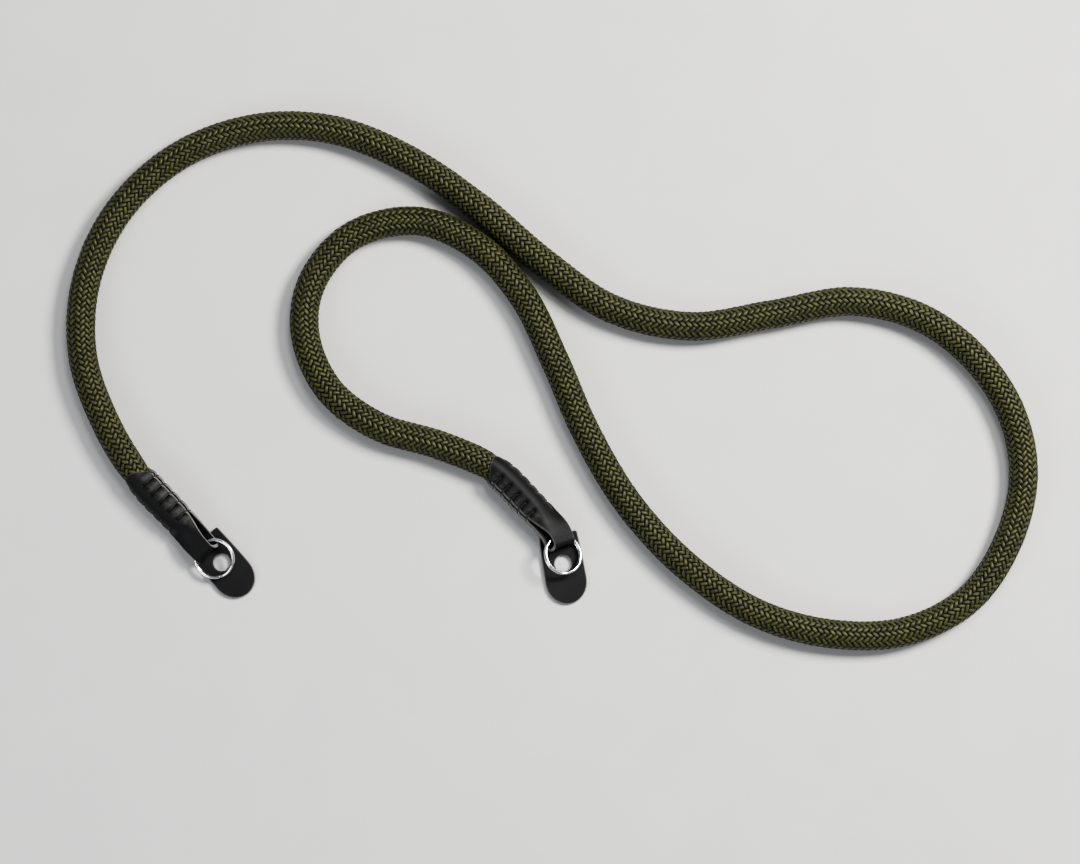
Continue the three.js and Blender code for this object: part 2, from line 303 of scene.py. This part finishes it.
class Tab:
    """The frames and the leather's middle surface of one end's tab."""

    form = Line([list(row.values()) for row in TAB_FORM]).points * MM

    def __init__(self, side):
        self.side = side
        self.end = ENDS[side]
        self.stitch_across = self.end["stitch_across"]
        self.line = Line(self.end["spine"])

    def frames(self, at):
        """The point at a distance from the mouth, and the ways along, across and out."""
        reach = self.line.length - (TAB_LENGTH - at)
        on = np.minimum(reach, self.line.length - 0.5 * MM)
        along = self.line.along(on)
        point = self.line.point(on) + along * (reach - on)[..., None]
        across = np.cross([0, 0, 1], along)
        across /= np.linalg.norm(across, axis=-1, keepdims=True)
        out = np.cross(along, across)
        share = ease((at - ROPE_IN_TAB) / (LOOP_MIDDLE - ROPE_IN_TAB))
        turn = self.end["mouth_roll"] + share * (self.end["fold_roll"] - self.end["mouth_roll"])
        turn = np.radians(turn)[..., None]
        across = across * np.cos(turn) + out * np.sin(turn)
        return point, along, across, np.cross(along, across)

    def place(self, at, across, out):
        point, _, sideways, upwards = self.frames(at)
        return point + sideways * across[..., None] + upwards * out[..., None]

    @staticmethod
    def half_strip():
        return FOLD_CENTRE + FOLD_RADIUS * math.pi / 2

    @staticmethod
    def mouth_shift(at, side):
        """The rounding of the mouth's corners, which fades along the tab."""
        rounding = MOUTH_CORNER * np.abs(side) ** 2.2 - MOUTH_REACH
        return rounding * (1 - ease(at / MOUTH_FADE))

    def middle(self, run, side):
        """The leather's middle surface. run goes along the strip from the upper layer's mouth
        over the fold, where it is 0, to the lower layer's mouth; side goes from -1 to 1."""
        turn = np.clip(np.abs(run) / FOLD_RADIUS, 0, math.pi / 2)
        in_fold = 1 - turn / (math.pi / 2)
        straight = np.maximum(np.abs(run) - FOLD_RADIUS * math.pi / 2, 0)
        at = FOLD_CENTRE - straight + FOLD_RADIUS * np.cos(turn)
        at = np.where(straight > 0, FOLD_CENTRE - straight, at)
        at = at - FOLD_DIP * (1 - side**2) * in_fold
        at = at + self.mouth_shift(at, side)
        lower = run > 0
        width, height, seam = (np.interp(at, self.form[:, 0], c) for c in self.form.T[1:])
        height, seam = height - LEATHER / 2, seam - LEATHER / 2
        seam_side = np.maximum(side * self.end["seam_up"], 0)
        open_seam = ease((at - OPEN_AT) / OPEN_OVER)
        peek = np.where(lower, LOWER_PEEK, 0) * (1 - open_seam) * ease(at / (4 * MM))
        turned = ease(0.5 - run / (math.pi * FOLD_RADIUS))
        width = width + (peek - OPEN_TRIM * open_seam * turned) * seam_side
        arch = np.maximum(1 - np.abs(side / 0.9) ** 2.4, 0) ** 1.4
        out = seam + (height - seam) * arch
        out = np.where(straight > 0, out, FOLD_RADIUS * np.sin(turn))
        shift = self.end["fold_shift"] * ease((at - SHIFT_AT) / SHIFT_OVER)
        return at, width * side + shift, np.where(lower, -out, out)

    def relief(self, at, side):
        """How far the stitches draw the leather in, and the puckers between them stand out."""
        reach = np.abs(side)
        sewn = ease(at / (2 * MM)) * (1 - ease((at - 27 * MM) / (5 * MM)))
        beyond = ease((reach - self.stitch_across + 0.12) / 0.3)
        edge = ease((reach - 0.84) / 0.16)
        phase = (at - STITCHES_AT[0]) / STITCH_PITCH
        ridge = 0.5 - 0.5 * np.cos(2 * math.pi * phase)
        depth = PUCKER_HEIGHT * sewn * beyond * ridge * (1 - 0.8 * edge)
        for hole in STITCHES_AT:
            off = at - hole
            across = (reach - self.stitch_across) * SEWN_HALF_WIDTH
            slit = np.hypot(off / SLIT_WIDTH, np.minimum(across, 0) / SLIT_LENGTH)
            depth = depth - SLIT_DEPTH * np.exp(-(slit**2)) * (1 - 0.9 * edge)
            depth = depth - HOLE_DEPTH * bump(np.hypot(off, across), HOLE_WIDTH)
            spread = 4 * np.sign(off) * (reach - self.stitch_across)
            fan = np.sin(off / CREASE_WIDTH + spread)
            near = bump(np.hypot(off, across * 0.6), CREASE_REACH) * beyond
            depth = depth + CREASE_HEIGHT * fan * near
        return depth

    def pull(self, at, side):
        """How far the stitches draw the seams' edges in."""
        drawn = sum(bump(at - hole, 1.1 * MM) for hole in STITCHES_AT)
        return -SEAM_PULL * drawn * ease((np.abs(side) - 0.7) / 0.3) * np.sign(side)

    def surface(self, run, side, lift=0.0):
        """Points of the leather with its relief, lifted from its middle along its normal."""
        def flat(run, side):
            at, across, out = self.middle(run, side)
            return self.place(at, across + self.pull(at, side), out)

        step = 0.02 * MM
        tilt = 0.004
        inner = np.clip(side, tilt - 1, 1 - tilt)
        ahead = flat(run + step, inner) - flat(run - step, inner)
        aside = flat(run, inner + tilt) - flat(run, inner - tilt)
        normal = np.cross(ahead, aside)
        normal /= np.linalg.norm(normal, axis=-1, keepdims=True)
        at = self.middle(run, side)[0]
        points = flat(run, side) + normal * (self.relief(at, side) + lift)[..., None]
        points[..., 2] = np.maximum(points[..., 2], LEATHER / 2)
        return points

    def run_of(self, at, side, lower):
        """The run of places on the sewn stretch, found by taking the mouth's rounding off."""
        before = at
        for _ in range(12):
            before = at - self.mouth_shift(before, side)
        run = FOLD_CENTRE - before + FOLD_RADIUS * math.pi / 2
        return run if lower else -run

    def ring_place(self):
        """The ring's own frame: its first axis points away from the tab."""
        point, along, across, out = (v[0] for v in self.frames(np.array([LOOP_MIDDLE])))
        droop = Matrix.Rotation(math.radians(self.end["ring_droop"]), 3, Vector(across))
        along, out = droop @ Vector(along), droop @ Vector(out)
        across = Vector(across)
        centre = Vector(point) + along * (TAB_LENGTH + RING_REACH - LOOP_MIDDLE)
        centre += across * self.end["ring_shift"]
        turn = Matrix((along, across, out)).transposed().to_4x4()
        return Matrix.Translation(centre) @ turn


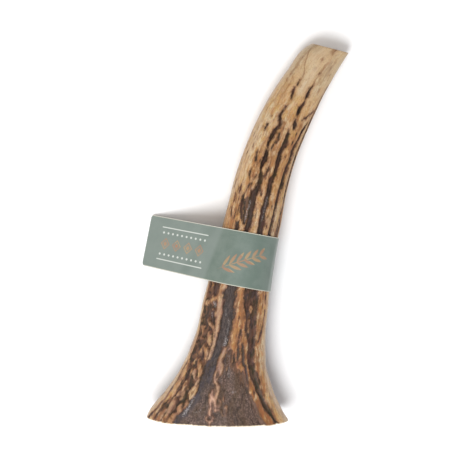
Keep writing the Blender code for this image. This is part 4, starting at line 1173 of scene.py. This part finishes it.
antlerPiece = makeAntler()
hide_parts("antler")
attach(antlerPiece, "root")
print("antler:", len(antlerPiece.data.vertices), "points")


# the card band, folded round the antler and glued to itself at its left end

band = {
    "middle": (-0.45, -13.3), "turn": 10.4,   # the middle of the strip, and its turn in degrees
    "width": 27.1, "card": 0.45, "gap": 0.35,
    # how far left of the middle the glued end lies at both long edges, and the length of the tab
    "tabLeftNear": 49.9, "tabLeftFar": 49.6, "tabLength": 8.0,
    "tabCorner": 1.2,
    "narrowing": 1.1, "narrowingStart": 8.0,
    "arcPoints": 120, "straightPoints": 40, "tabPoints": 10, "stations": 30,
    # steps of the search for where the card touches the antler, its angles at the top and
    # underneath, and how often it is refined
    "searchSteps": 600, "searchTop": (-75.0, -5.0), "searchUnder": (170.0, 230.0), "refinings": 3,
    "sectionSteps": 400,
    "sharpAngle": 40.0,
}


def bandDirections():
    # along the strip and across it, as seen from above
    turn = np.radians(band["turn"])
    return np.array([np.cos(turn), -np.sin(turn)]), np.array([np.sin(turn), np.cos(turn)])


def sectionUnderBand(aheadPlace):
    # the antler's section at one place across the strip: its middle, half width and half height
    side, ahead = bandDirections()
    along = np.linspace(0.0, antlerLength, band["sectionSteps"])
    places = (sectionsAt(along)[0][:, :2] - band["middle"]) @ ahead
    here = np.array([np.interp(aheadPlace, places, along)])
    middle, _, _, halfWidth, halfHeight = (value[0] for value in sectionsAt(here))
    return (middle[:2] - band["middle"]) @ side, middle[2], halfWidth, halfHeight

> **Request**
Please copy exactly the lines from the first line of the records above through the line containing "form = Line([list(row.values())", including both, and nothing more.

> **Solution to this exercise**
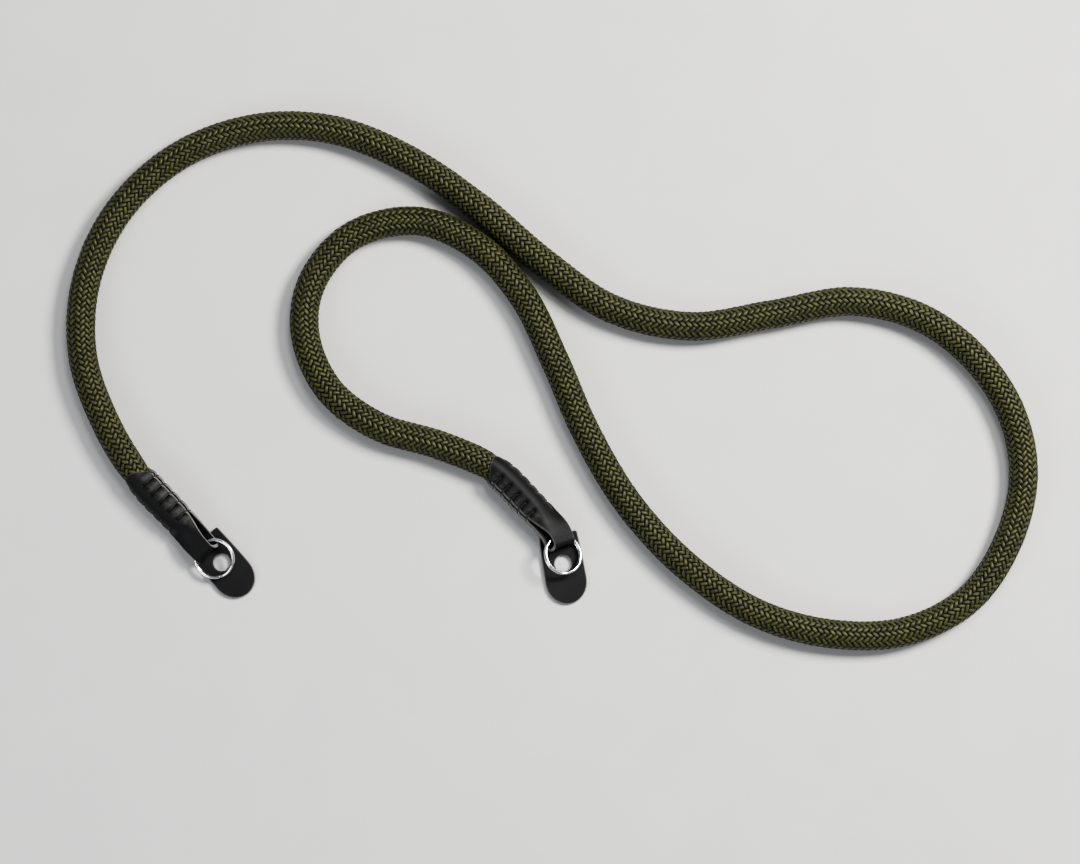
Continue the three.js and Blender code for this object: part 2, from line 303 of scene.py. This part finishes it.
class Tab:
    """The frames and the leather's middle surface of one end's tab."""

    form = Line([list(row.values()) for row in TAB_FORM]).points * MM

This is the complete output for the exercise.